Exercise requirements:
Go through the lines below and copy each one that holds the string "joints".

####

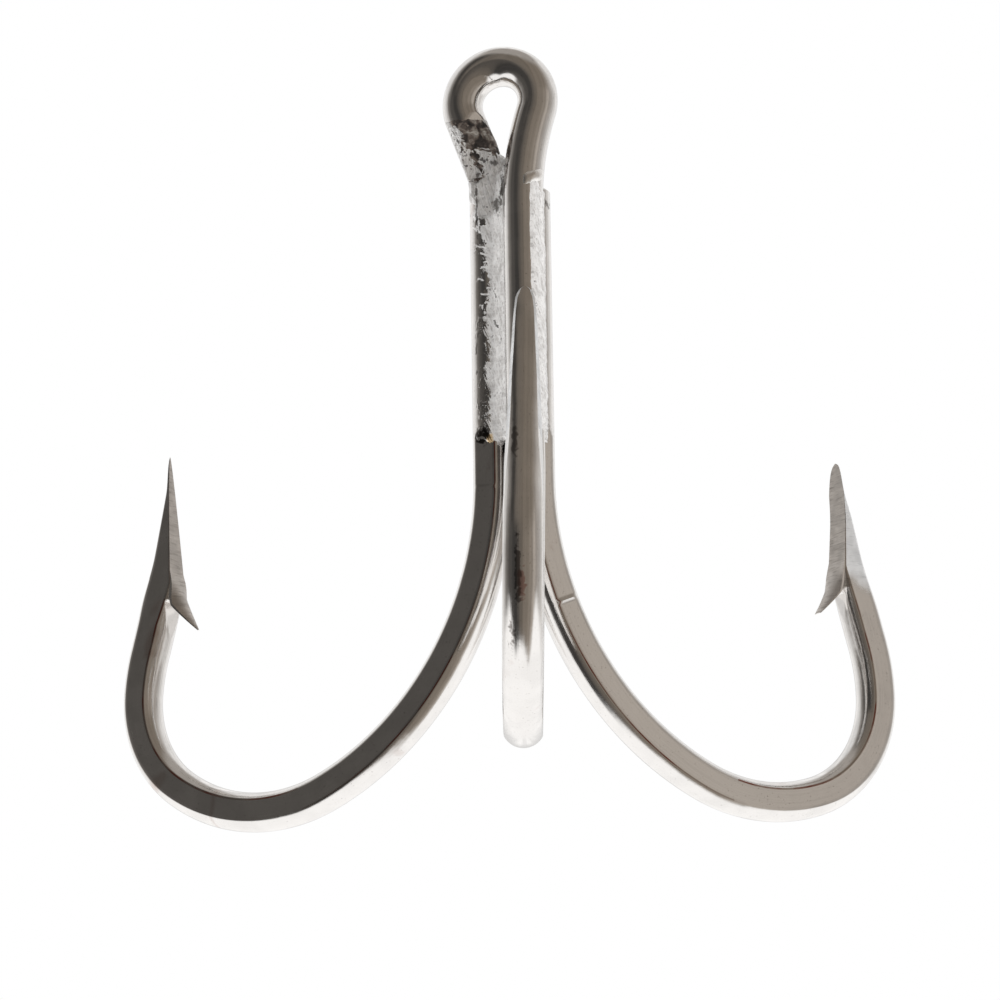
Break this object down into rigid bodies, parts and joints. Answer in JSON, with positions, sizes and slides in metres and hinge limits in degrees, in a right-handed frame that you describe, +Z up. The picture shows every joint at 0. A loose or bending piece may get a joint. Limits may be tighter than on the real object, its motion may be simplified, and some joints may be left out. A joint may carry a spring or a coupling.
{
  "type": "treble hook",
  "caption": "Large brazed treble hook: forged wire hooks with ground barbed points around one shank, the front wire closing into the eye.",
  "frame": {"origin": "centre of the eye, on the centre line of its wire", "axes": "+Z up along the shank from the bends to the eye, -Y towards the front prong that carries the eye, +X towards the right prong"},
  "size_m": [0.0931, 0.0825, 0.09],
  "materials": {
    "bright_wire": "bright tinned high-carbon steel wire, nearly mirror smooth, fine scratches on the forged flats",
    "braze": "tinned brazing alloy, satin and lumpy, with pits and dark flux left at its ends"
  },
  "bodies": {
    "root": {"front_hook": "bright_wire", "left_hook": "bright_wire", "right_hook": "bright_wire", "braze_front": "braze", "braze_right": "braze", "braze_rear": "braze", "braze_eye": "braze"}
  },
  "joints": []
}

####

Correct response:
Break this object down into rigid bodies, parts and joints. Answer in JSON, with positions, sizes and slides in metres and hinge limits in degrees, in a right-handed frame that you describe, +Z up. The picture shows every joint at 0. A loose or bending piece may get a joint. Limits may be tighter than on the real object, its motion may be simplified, and some joints may be left out. A joint may carry a spring or a coupling.
  "joints": []